- _EXERCISE BRIEF_:
Each record below should appear again exactly as written.

- _PROVIDED MATERIAL_:

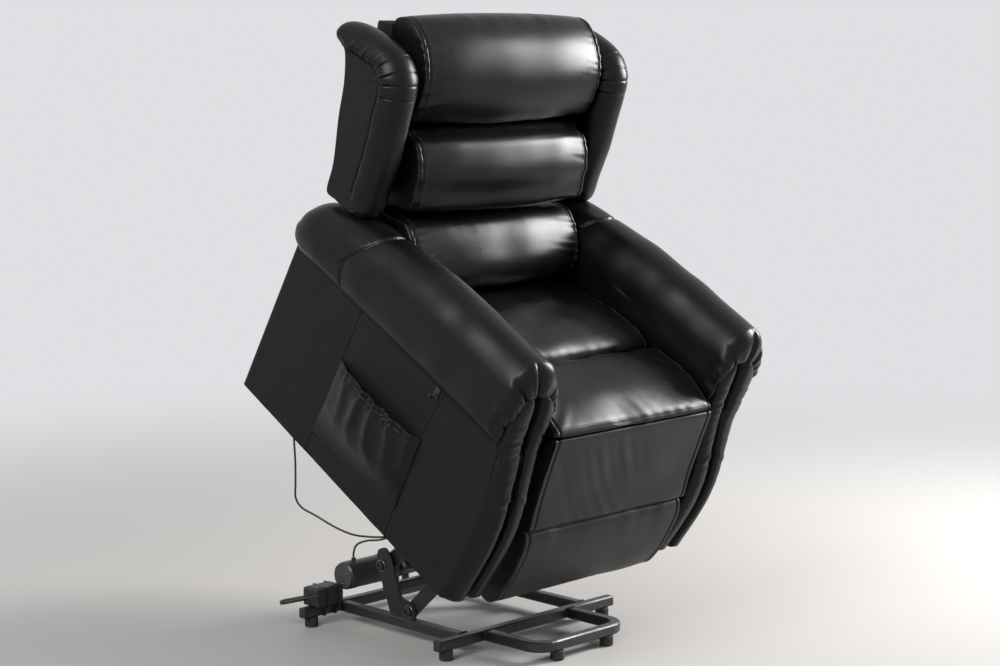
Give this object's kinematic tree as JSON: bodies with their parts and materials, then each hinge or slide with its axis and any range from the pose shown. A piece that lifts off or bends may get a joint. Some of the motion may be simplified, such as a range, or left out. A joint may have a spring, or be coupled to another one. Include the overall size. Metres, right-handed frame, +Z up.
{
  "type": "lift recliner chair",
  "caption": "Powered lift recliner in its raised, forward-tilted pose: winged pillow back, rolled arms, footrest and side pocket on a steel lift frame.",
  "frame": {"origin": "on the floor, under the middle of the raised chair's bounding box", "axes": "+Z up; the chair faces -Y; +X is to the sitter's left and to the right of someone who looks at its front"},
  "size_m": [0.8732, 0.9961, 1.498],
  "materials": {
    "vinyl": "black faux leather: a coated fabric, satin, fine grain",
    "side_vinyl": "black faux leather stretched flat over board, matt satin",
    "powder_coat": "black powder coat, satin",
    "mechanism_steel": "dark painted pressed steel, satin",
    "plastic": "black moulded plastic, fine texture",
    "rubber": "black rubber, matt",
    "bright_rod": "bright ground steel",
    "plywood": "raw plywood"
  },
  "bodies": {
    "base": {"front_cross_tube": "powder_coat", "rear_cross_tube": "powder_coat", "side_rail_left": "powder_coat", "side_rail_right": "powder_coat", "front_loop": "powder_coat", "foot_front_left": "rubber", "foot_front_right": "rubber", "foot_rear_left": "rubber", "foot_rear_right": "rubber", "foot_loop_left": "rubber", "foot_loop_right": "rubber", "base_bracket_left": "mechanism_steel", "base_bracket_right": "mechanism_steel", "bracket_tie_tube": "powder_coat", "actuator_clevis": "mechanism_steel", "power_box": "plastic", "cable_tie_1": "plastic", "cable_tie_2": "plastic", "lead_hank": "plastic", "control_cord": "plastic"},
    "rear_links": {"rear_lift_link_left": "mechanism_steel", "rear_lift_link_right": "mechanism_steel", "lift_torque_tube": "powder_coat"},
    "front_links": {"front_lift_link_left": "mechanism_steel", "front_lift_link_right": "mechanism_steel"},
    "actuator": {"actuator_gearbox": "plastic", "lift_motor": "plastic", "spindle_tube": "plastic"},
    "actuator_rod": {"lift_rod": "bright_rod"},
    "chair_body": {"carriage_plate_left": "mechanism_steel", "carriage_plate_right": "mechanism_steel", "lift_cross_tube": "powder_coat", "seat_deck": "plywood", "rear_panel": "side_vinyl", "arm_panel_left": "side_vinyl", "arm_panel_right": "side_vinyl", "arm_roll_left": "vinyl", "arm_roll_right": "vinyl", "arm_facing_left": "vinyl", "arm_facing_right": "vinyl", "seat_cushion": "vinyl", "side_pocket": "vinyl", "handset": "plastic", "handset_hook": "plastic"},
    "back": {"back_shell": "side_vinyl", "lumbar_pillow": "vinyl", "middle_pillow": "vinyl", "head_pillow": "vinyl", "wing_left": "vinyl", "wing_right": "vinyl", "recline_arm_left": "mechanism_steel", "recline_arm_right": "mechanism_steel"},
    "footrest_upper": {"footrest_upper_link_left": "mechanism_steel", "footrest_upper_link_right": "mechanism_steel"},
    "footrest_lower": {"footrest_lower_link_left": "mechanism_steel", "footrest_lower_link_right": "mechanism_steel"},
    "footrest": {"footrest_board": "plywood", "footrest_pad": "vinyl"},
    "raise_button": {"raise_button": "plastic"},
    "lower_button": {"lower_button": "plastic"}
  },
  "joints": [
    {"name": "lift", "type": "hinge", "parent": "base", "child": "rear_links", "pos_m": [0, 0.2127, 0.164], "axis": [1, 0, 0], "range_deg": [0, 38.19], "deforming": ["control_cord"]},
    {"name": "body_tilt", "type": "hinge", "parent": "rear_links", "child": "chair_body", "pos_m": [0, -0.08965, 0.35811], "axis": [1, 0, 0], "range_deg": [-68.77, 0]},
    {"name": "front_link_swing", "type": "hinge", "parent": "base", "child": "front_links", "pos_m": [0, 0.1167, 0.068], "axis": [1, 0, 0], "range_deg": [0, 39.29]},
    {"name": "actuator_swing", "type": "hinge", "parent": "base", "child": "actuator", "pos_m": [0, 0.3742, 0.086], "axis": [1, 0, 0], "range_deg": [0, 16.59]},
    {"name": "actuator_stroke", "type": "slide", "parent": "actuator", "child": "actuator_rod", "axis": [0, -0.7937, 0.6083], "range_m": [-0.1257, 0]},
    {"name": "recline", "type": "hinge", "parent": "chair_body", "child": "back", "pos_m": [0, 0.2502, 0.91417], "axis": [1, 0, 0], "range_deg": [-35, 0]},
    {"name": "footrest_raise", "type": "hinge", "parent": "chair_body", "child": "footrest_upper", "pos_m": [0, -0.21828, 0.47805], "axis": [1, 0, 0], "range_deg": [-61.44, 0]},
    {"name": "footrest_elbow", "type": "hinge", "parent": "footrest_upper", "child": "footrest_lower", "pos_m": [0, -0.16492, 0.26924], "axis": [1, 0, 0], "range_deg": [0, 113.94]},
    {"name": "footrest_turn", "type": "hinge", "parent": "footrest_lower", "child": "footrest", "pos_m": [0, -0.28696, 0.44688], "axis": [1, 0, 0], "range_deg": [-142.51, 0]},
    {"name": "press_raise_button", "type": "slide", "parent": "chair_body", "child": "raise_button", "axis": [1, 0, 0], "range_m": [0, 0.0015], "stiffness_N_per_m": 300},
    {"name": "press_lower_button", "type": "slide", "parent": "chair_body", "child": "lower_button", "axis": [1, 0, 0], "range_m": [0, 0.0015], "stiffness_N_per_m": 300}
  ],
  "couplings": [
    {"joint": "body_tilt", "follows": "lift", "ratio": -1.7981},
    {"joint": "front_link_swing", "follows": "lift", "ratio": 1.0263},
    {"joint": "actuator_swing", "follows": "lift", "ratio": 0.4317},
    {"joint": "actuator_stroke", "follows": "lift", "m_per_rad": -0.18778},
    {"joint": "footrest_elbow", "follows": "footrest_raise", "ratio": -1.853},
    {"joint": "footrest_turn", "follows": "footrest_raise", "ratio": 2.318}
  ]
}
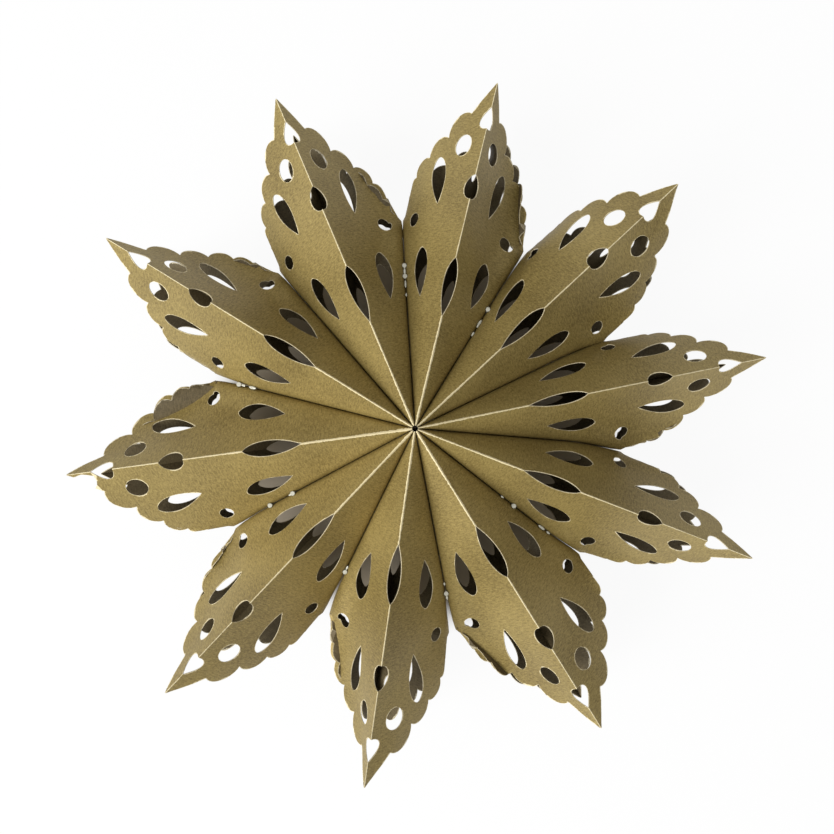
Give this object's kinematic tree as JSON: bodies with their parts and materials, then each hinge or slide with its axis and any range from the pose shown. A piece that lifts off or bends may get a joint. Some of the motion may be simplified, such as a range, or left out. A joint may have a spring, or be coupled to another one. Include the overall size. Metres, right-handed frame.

- _RESULT OF THE TASK_:
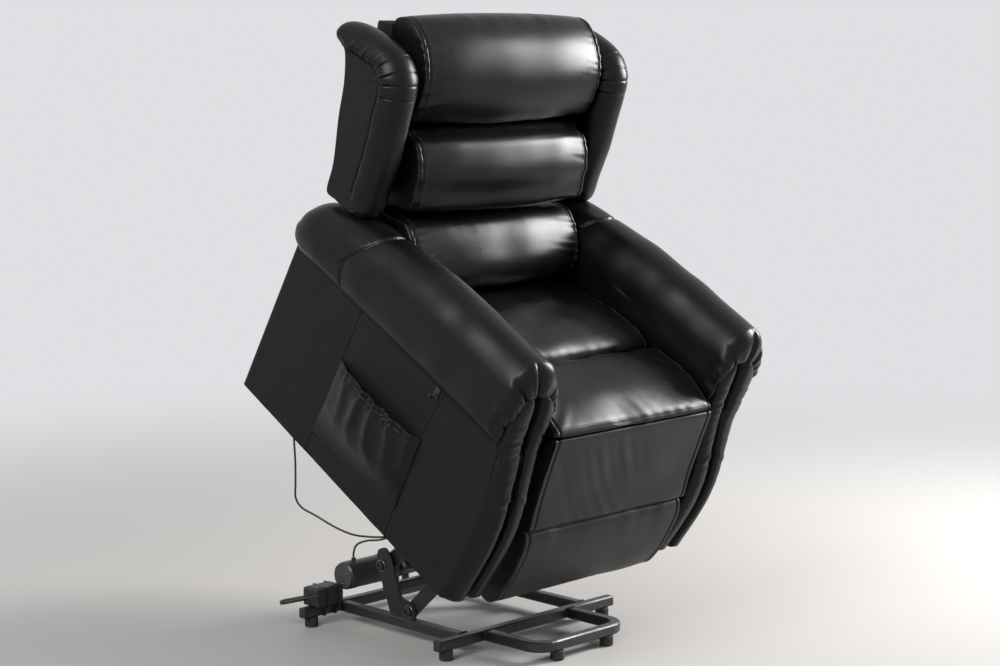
Give this object's kinematic tree as JSON: bodies with their parts and materials, then each hinge or slide with its axis and any range from the pose shown. A piece that lifts off or bends may get a joint. Some of the motion may be simplified, such as a range, or left out. A joint may have a spring, or be coupled to another one. Include the overall size. Metres, right-handed frame, +Z up.
{
  "type": "lift recliner chair",
  "caption": "Powered lift recliner in its raised, forward-tilted pose: winged pillow back, rolled arms, footrest and side pocket on a steel lift frame.",
  "frame": {"origin": "on the floor, under the middle of the raised chair's bounding box", "axes": "+Z up; the chair faces -Y; +X is to the sitter's left and to the right of someone who looks at its front"},
  "size_m": [0.8732, 0.9961, 1.498],
  "materials": {
    "vinyl": "black faux leather: a coated fabric, satin, fine grain",
    "side_vinyl": "black faux leather stretched flat over board, matt satin",
    "powder_coat": "black powder coat, satin",
    "mechanism_steel": "dark painted pressed steel, satin",
    "plastic": "black moulded plastic, fine texture",
    "rubber": "black rubber, matt",
    "bright_rod": "bright ground steel",
    "plywood": "raw plywood"
  },
  "bodies": {
    "base": {"front_cross_tube": "powder_coat", "rear_cross_tube": "powder_coat", "side_rail_left": "powder_coat", "side_rail_right": "powder_coat", "front_loop": "powder_coat", "foot_front_left": "rubber", "foot_front_right": "rubber", "foot_rear_left": "rubber", "foot_rear_right": "rubber", "foot_loop_left": "rubber", "foot_loop_right": "rubber", "base_bracket_left": "mechanism_steel", "base_bracket_right": "mechanism_steel", "bracket_tie_tube": "powder_coat", "actuator_clevis": "mechanism_steel", "power_box": "plastic", "cable_tie_1": "plastic", "cable_tie_2": "plastic", "lead_hank": "plastic", "control_cord": "plastic"},
    "rear_links": {"rear_lift_link_left": "mechanism_steel", "rear_lift_link_right": "mechanism_steel", "lift_torque_tube": "powder_coat"},
    "front_links": {"front_lift_link_left": "mechanism_steel", "front_lift_link_right": "mechanism_steel"},
    "actuator": {"actuator_gearbox": "plastic", "lift_motor": "plastic", "spindle_tube": "plastic"},
    "actuator_rod": {"lift_rod": "bright_rod"},
    "chair_body": {"carriage_plate_left": "mechanism_steel", "carriage_plate_right": "mechanism_steel", "lift_cross_tube": "powder_coat", "seat_deck": "plywood", "rear_panel": "side_vinyl", "arm_panel_left": "side_vinyl", "arm_panel_right": "side_vinyl", "arm_roll_left": "vinyl", "arm_roll_right": "vinyl", "arm_facing_left": "vinyl", "arm_facing_right": "vinyl", "seat_cushion": "vinyl", "side_pocket": "vinyl", "handset": "plastic", "handset_hook": "plastic"},
    "back": {"back_shell": "side_vinyl", "lumbar_pillow": "vinyl", "middle_pillow": "vinyl", "head_pillow": "vinyl", "wing_left": "vinyl", "wing_right": "vinyl", "recline_arm_left": "mechanism_steel", "recline_arm_right": "mechanism_steel"},
    "footrest_upper": {"footrest_upper_link_left": "mechanism_steel", "footrest_upper_link_right": "mechanism_steel"},
    "footrest_lower": {"footrest_lower_link_left": "mechanism_steel", "footrest_lower_link_right": "mechanism_steel"},
    "footrest": {"footrest_board": "plywood", "footrest_pad": "vinyl"},
    "raise_button": {"raise_button": "plastic"},
    "lower_button": {"lower_button": "plastic"}
  },
  "joints": [
    {"name": "lift", "type": "hinge", "parent": "base", "child": "rear_links", "pos_m": [0, 0.2127, 0.164], "axis": [1, 0, 0], "range_deg": [0, 38.19], "deforming": ["control_cord"]},
    {"name": "body_tilt", "type": "hinge", "parent": "rear_links", "child": "chair_body", "pos_m": [0, -0.08965, 0.35811], "axis": [1, 0, 0], "range_deg": [-68.77, 0]},
    {"name": "front_link_swing", "type": "hinge", "parent": "base", "child": "front_links", "pos_m": [0, 0.1167, 0.068], "axis": [1, 0, 0], "range_deg": [0, 39.29]},
    {"name": "actuator_swing", "type": "hinge", "parent": "base", "child": "actuator", "pos_m": [0, 0.3742, 0.086], "axis": [1, 0, 0], "range_deg": [0, 16.59]},
    {"name": "actuator_stroke", "type": "slide", "parent": "actuator", "child": "actuator_rod", "axis": [0, -0.7937, 0.6083], "range_m": [-0.1257, 0]},
    {"name": "recline", "type": "hinge", "parent": "chair_body", "child": "back", "pos_m": [0, 0.2502, 0.91417], "axis": [1, 0, 0], "range_deg": [-35, 0]},
    {"name": "footrest_raise", "type": "hinge", "parent": "chair_body", "child": "footrest_upper", "pos_m": [0, -0.21828, 0.47805], "axis": [1, 0, 0], "range_deg": [-61.44, 0]},
    {"name": "footrest_elbow", "type": "hinge", "parent": "footrest_upper", "child": "footrest_lower", "pos_m": [0, -0.16492, 0.26924], "axis": [1, 0, 0], "range_deg": [0, 113.94]},
    {"name": "footrest_turn", "type": "hinge", "parent": "footrest_lower", "child": "footrest", "pos_m": [0, -0.28696, 0.44688], "axis": [1, 0, 0], "range_deg": [-142.51, 0]},
    {"name": "press_raise_button", "type": "slide", "parent": "chair_body", "child": "raise_button", "axis": [1, 0, 0], "range_m": [0, 0.0015], "stiffness_N_per_m": 300},
    {"name": "press_lower_button", "type": "slide", "parent": "chair_body", "child": "lower_button", "axis": [1, 0, 0], "range_m": [0, 0.0015], "stiffness_N_per_m": 300}
  ],
  "couplings": [
    {"joint": "body_tilt", "follows": "lift", "ratio": -1.7981},
    {"joint": "front_link_swing", "follows": "lift", "ratio": 1.0263},
    {"joint": "actuator_swing", "follows": "lift", "ratio": 0.4317},
    {"joint": "actuator_stroke", "follows": "lift", "m_per_rad": -0.18778},
    {"joint": "footrest_elbow", "follows": "footrest_raise", "ratio": -1.853},
    {"joint": "footrest_turn", "follows": "footrest_raise", "ratio": 2.318}
  ]
}
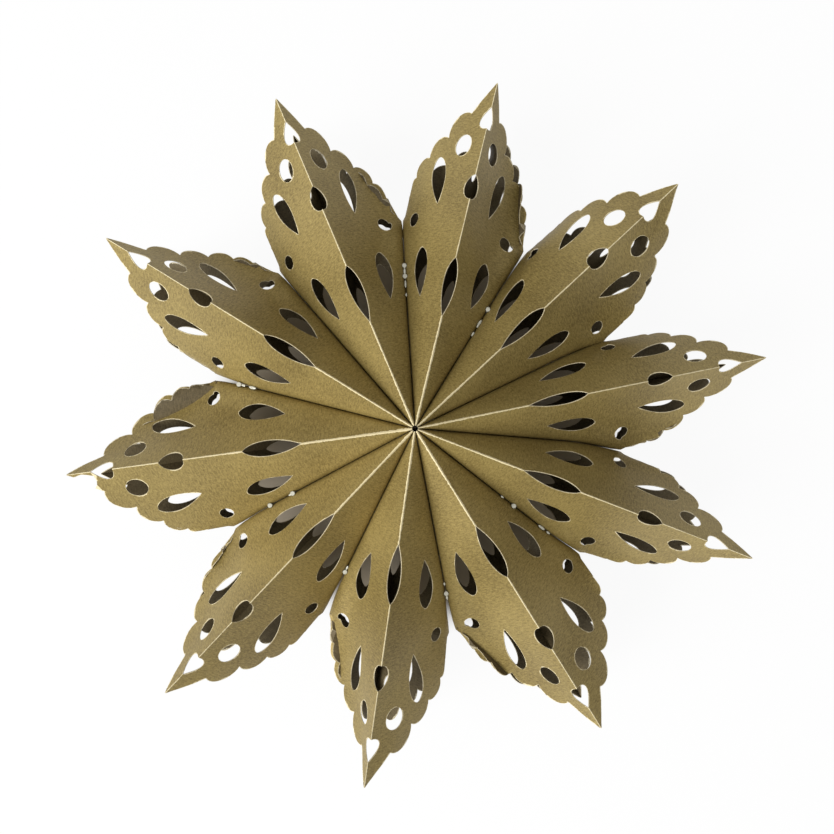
Give this object's kinematic tree as JSON: bodies with their parts and materials, then each hinge or slide with its axis and any range from the pose shown. A piece that lifts off or bends may get a joint. Some of the motion may be simplified, such as a range, or left out. A joint may have a spring, or be coupled to another one. Include the overall size. Metres, right-handed frame.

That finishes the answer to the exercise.